The viscosity ratio of the aqueous phase relative to the liquid organic (oil) phase has also been found to affect dispersion particle size (see, e.g., "Encyclopedia of Emulsion Technology", Chapter II, Ed. P. Becher, Marcel Dekker, New York, 1983). Generally, as the ratio of the organic phase viscosity to the aqueous phase viscosity (at the temperature of homogenization) is decreased, smaller dispersion particle sizes are achieved. This effect is particularly evident where auxiliary solvents are used to decrease the organic phase viscosity. Increasing the homogenizing temperature during formation of a dispersion may also lower the organic/aqueous viscosity ratio. However, the use of higher temperatures is limited by the boiling point of the aqueous phase. Also, some PUMs and hydrophilic colloids, like gelatin, can chemically degrade at elevated temperatures. Another method of decreasing the organic/aqueous viscosity ratio is by increasing the level of hydrophilic colloid, which in turn increases the viscosity of the aqueous phase. While this approach helps solve the problem of particle size, it also causes the level of hydrophilic colloid, relative to the PUM, to increase. This is undesirable because photographic layer coating melts containing such dispersions will have a high level of hydrophilic colloid binder, which can limit the minimum dry thickness of films coated with such coating melts.

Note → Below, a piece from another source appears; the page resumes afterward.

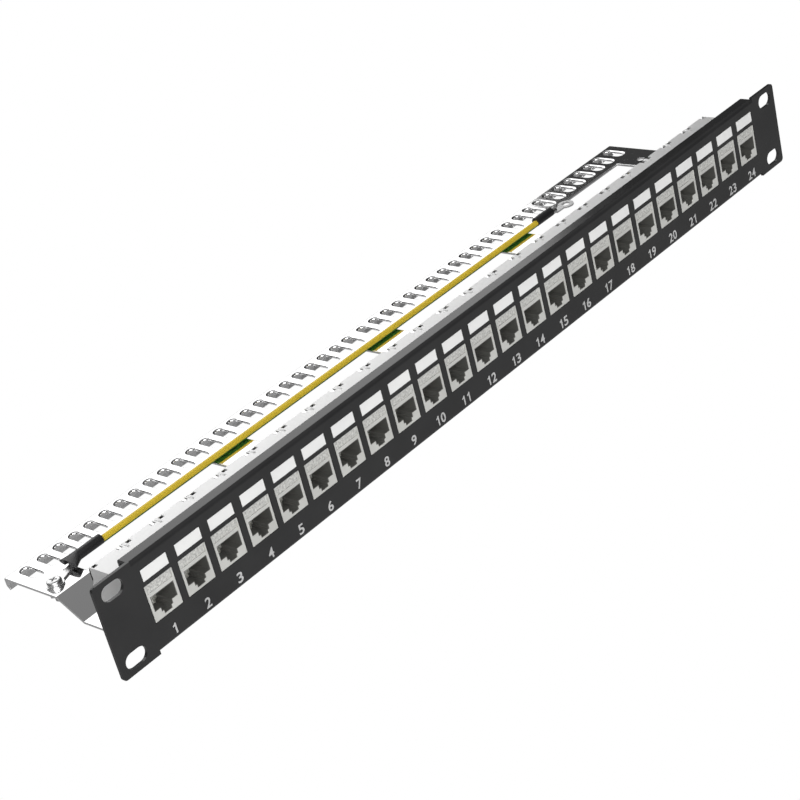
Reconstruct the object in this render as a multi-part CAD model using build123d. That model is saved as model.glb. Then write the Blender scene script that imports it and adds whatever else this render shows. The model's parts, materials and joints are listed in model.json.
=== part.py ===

It is known to use synthetic polymers to increase the viscosity of aqueous gelatin solutions for coating purposes. Polymeric agents which increase the viscosity of aqueous solutions can be broadly classified into two groups: materials which have inherent viscosifying capabilities by virtue of their large molecular weight in combination with the associative nature of the polymer molecules with other like polymer molecules; and ionic polymers such as polyelectrolytes which form associative complexes with charged groups of gelatin which is the hydrophilic colloid typically used in dispersion making. It is known in the art of coating photographic materials, e.g., to incorporate polymers containing acid groups such as carboxyl, sulfonate or sulfate groups into coating solutions to increase the viscosity of coating solutions for photographic layers. U.S. Pat. No. 3,022,172, e.g., discloses sulfonates of vinyl, allyl, styrene or alkyl benzene compounds to increase the viscosity of gelatin coating solutions, in levels of 0.02-30% by weight of gelatin, to improve the uniformity of coatings. Photographic Science & Engineering Vol. 14, pages 178-183 discloses that ammonium salts of maleic anhydride and methyl vinyl ether, polystyrene sulfonate, poly vinyl ammonium phthalate, dextran sodium sulfate etc., can be employed as viscosity increasing agents for gelatin. U.S. Pat. No. 3,655,407 discloses acrylic acid/alkyl acrylate copolymers to increase the viscosity of gelatin solutions to improve coating uniformity. U.S. Pat. No. 4,166,050 and DD 213,768 disclose maleic anhydride copolymers as viscosifiers for gelatin solutions. DD 276,243 suggests the use of polymers containing mixed carboxylate sulfonate groups for viscosifying gelatin solutions and increased robustness to pH changes. DE 4,034,871 discloses copolymers of maleic anhydride having pendent sulfonic acid groups.
Polysaccharides containing anionic moieties have also been disclosed as viscosifiers for gelatin solutions. Naturally occurring polysaccharides, like carrageenan, have been disclosed in U.S. Pat. No. 3,250,620. Furthermore, synthetically modified polysaccharides containing anionic moieties have been disclosed as viscosifiers for gelatin solutions. For example, U.S. Pat. No. 3,335,128 discloses cellulose sulfate with mixed cations. U.S. Pat. No. 3,767,410 discloses polysaccharides where 50% of the hydroxyl groups are acetylated or sulfated. DE 3,914,947 discloses sulfoethyl substituted cellulose.
It is also known in the art to use surface active polymers as dispersing aids. U.S. Pat. No. 4,569,905 discloses anionic polymers which are specified to be surface active. U.S. Pat. No. 4,198,478 discloses sulfonated polymers which are also specified to be surface active. The surface active polymers act by reducing the interfacial tension at the oil/water interface. In order to be effective, they need to diffuse relatively rapidly during homogenization, therefore the preferred molecular weight of such polymers specified in these patents is less than 10,000. In order to be surface active their chemical structure also requires them to have a hydrophobic moiety on these molecules, placed within the polymer backbone or attached to the backbone, separate from the anionic moiety. Due to the presence of the hydrophobic moieties, these molecules form self-aggregates, or micelies, which make them ineffective viscosifiers even at high molecular weights. U.S. Pat. No. 4,935,338 discloses the use of anionic polymers and polysaccharides as dispersing aids for polymeric latexes. However, these dispersions are not of the oil-in-water type and are, consequently, not subject to particle size reduction.
U.S. Pat. No. 4,291,113 discloses the use of sulfonated polymers to prevent growth of particles in photographic dispersions, when they are stored at elevated temperatures. There is no suggestion, however, to use polymers of any desired molecular weight range, or at any organic phase to aqueous phase viscosity ratios within which these materials are effective at substantially reducing the particle size of the resulting dispersion.